National first introduced work-testing on the DPB in the 1990s
and this 'new' policy has only slight variations. It didn't
reduce numbers significantly back then (although they would
argue it didn't have time to before Labour undid the
requirements.)
Like the DPB, the sickness benefit is also already work-tested.
That process began in May this year and may be having some
positive effect on numbers. Nevertheless National made
something 'new' out of existing practice, a not uncommon
political ploy.
They did this by way of announcing a complete overhaul of
benefit names. The Unemployment Benefit becomes Jobseeker
Support. That encompasses people who were on the Sickness
Benefit but can do some work and people on the DPB whose
youngest child is 14 or older. The DPB becomes Sole Parent
Support. And the last new benefit is the Supported Living
Payment which takes in previous Invalid Benefit recipients and
those receiving the DPB Care of the sick or infirm.
Nothing has been said about the expected costs of transforming
the names and moving individuals around within the system. But
it is an enormous IT exercise and the hundreds of thousands of
existing Work and Income pamphlets, available across the
length and breadth of the country from numerous public
outlets, will become redundant and require re-printing. The
heavily patronised Work and Income website will have to
be re-developed. All of this is a windfall for someone but not
the taxpayer.
Ironically National attacked Labour when then Social
Development Minister, Steve Maharey promised this sort of
overhaul. Now Labour is attacking National for the same with
Phil Goff saying that re-naming benefits won't create jobs.
(Actually it will Mr Goff. The kind of jobs where one man digs
a hole and the other fills it.)
National says the name changes are needed to focus on what
people can do rather than what they can't; to create a work
focus. But they could have achieved this far more easily by
simply moving those with work capacity and obligation onto the
unemployment benefit, leaving the existing system intact. It
baffles me why such an elaborate and expensive process is
going to be embarked upon in such tough economic times.

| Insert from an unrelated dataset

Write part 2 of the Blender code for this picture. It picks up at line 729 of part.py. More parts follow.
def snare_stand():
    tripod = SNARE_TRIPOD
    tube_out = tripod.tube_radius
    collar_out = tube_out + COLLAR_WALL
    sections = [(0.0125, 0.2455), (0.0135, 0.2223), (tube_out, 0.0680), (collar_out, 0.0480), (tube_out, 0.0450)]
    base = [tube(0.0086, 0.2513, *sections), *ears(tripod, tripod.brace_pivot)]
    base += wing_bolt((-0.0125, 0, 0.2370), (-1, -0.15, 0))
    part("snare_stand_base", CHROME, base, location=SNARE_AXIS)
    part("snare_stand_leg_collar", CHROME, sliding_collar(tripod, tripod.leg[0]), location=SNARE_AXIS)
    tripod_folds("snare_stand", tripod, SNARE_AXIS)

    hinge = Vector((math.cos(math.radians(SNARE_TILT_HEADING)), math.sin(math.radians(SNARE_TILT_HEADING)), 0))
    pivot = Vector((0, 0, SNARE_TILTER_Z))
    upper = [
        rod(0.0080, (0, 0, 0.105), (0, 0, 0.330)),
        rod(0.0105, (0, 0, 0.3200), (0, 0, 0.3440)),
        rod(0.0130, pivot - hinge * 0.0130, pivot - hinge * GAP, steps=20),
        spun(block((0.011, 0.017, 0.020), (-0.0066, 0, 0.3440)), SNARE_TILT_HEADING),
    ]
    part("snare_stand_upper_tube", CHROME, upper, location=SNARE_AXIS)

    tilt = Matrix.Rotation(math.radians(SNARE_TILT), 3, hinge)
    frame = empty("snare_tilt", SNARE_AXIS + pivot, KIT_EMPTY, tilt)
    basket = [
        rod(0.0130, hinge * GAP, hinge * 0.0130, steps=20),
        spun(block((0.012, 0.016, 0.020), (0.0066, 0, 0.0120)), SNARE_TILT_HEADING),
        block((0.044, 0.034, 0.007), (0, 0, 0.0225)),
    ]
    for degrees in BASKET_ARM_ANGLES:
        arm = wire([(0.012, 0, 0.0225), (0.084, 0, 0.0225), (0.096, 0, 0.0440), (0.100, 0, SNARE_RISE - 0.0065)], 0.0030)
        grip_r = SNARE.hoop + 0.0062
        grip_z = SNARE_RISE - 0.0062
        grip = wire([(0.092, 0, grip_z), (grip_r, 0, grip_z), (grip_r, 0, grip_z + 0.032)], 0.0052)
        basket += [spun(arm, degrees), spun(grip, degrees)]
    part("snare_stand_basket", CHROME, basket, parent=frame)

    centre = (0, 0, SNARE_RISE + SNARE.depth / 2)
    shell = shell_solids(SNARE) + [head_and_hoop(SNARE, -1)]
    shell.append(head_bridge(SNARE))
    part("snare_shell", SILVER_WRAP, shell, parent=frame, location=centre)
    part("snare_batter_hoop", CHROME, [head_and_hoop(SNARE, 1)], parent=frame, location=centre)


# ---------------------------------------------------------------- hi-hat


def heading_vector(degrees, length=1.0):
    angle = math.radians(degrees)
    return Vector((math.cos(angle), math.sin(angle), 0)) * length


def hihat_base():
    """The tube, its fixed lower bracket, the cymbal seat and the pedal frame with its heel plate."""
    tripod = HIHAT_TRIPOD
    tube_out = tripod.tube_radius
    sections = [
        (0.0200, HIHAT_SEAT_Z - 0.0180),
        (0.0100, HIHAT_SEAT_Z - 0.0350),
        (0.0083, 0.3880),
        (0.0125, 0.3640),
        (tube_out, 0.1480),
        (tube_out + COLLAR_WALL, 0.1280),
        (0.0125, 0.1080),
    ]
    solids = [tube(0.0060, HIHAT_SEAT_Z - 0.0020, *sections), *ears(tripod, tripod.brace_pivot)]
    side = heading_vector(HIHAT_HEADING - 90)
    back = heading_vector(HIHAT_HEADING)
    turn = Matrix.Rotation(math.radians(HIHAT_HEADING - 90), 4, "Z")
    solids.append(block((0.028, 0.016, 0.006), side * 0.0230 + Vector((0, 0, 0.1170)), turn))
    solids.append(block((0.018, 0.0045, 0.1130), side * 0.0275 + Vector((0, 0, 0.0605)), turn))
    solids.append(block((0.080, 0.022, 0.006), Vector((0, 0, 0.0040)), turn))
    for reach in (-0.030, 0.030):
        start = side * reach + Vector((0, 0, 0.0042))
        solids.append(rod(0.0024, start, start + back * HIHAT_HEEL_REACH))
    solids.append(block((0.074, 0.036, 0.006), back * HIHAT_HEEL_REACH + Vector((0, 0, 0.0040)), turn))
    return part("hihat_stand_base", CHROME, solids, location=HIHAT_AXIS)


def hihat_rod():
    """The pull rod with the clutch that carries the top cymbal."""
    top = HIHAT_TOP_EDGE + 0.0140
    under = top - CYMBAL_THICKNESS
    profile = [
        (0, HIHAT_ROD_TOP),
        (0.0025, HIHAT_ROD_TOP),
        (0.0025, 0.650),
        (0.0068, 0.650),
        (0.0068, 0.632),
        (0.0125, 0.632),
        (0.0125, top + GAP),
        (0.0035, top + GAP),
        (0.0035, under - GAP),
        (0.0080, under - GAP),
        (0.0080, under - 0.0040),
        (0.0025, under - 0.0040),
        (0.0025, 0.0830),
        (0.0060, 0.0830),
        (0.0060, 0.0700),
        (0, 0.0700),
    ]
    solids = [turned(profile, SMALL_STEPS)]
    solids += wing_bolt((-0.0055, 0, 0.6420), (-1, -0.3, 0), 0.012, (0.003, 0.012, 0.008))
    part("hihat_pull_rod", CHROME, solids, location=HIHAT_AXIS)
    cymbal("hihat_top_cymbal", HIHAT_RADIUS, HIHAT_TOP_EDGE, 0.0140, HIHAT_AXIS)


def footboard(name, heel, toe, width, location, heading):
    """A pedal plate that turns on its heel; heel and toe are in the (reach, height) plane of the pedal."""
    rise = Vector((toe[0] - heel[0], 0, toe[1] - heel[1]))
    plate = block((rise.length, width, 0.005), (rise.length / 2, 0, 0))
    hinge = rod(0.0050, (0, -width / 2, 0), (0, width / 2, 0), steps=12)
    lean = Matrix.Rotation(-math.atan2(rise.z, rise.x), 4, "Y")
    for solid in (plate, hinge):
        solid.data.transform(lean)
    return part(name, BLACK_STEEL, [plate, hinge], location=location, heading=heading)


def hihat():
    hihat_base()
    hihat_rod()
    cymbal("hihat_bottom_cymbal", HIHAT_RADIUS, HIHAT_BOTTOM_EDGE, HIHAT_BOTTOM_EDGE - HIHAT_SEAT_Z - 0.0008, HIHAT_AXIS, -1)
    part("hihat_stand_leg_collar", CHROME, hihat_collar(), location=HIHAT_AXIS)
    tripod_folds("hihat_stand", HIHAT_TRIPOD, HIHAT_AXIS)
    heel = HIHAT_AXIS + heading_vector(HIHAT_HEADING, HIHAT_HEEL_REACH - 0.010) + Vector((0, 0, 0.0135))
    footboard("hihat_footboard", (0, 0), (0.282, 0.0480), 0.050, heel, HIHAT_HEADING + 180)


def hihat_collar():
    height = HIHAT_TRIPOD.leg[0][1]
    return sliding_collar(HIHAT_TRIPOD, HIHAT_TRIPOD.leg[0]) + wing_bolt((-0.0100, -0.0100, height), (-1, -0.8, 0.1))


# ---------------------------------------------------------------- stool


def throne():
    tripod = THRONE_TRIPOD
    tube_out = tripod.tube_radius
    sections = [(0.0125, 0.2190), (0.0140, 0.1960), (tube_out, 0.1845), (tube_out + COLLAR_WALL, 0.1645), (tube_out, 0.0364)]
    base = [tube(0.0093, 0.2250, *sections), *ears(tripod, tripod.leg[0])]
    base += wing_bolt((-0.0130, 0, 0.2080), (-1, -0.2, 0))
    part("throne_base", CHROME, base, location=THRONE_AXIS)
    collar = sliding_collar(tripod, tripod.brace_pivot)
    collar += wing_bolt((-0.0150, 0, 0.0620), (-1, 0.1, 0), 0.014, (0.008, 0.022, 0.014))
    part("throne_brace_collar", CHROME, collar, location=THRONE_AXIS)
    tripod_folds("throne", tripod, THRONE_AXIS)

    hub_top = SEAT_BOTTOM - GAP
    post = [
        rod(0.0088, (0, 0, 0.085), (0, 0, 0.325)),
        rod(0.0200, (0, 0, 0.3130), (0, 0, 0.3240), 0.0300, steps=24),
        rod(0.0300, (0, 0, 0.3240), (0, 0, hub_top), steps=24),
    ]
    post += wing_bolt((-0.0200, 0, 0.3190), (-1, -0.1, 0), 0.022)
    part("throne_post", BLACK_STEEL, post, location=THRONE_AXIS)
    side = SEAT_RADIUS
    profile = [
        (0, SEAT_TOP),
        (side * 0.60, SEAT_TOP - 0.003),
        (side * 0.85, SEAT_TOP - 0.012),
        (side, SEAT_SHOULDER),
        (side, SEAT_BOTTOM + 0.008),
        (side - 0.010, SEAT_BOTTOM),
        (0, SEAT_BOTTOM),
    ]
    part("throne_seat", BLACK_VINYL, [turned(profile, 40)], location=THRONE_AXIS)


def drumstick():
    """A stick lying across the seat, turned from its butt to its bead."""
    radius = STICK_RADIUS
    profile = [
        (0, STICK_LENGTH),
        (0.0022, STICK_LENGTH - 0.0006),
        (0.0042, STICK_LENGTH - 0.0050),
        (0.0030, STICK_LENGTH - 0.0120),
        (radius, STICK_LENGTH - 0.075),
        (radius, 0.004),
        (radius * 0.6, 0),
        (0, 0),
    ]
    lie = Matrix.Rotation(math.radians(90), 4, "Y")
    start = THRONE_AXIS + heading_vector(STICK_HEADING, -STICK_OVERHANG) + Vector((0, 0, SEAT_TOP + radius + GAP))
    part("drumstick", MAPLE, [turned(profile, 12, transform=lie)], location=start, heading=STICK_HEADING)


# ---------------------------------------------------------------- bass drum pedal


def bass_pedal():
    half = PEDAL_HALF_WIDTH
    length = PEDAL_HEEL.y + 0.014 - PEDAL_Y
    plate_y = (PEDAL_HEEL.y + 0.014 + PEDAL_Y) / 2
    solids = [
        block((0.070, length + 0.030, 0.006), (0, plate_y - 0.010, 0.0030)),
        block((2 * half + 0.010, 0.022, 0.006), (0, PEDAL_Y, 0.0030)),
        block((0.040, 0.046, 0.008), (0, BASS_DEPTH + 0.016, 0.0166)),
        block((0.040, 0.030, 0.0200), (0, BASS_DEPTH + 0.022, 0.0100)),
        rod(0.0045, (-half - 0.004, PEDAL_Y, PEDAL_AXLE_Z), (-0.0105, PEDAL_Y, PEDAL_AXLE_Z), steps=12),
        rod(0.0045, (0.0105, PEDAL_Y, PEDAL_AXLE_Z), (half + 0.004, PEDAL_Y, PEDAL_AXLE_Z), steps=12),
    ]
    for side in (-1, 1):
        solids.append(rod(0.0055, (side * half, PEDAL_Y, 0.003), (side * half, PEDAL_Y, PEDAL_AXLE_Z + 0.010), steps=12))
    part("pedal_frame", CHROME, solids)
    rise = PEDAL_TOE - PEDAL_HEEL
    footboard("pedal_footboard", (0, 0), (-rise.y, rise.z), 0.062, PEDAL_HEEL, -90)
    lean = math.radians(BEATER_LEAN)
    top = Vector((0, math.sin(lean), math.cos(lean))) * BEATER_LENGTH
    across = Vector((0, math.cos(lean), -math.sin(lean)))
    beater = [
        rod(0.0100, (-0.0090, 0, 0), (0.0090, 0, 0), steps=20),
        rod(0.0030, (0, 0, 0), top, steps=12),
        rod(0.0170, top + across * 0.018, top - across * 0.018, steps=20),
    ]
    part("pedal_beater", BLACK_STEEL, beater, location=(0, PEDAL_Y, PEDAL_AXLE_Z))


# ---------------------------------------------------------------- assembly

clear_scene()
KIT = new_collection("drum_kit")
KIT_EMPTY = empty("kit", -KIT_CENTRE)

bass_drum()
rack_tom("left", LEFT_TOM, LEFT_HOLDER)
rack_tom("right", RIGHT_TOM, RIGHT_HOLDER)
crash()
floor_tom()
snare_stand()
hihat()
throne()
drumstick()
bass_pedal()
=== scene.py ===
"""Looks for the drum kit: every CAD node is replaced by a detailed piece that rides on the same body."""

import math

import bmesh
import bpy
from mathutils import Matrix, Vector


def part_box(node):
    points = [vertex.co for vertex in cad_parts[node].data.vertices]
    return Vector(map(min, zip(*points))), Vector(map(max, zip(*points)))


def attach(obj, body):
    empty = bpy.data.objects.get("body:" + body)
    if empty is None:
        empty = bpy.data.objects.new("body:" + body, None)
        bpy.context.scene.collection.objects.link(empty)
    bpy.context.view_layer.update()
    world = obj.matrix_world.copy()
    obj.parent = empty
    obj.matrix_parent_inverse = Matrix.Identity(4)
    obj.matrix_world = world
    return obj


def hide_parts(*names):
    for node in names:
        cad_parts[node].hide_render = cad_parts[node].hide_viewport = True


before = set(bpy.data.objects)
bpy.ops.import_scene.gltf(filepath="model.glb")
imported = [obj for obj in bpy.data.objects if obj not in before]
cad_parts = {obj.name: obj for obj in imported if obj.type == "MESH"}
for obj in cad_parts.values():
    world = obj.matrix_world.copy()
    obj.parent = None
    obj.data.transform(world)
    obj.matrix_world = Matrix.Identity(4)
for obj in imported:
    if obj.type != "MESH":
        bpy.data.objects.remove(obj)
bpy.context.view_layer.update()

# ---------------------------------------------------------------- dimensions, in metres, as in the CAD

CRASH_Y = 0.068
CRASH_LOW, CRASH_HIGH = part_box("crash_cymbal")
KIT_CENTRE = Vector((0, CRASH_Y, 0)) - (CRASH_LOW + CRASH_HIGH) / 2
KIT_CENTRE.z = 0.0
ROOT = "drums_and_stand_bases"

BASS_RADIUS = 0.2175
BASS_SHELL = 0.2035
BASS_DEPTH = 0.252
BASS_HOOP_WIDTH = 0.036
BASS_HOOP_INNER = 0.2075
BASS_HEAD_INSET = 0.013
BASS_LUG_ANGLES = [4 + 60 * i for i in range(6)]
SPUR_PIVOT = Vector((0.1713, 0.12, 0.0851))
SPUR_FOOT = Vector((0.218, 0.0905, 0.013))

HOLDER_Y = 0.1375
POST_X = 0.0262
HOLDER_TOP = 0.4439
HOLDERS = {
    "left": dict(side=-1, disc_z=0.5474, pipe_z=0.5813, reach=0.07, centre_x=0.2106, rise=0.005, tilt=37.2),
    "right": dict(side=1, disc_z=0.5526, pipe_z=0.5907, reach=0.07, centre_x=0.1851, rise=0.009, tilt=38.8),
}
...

And that's not all that baffles me. The new Sole Parent
Support is for those 19 and older. That wasn't mentioned in
the announcement. So which category of benefit will 16, 17 and
18 year-old single parents fall into? I suspect a different
benefit will be created for this group unless the Emergency
Maintenance Allowance is extended to 18 year-olds (it
currently covers 16-17 year-olds). But already less simplicity
than is being promised looks likely.
Another aspect of the new Sole Parent Support rules also
exercises the mind. As it stands many people cycle on and off
the DPB which turns its case-load over by about a third each
year. Will the same work-testing rules apply if someone enters
a new spell of benefit dependency? According to the
official MSD factsheet information, "After 12 months work
obligations will be reset based on the age of their youngest
child when they came on to benefit." Which benefit? Their
first or subsequent? Will the same rules apply if a child
transfers from one caregiver to another, for example from the
mother to the father? Benefit rules are like any other rules
in society. Some people will always look for ways around them.
Would it not have been far more straight forward to go
the way of time-limits whereby each individual has an
entitlement to X number of years of (means-tested) parenting
assistance in their lifetime and that's it? That was the
principle at the core of President Clinton's welfare reforms.
To be fair Clinton also introduced a name change but his
was a genuine game-changer. He turned their decades old
relevant benefit into Temporary
Assistance for Needy Families. The key word being 'temporary'.
So, on balance, National's reforms are still looking
comparatively timid. The goal they have set, to reduce the
number of people on welfare by 46,000 over their next term, is
equally so. Between 2004 and 2008, numbers on the
unemployment benefit fell by 52,000 so an improving economy is
capable of delivering National's goal anyway. In the
final analysis the reforms are about re-election. They have
created quite a bit of the smoke National and some swinging
voters are looking for out of very little fire.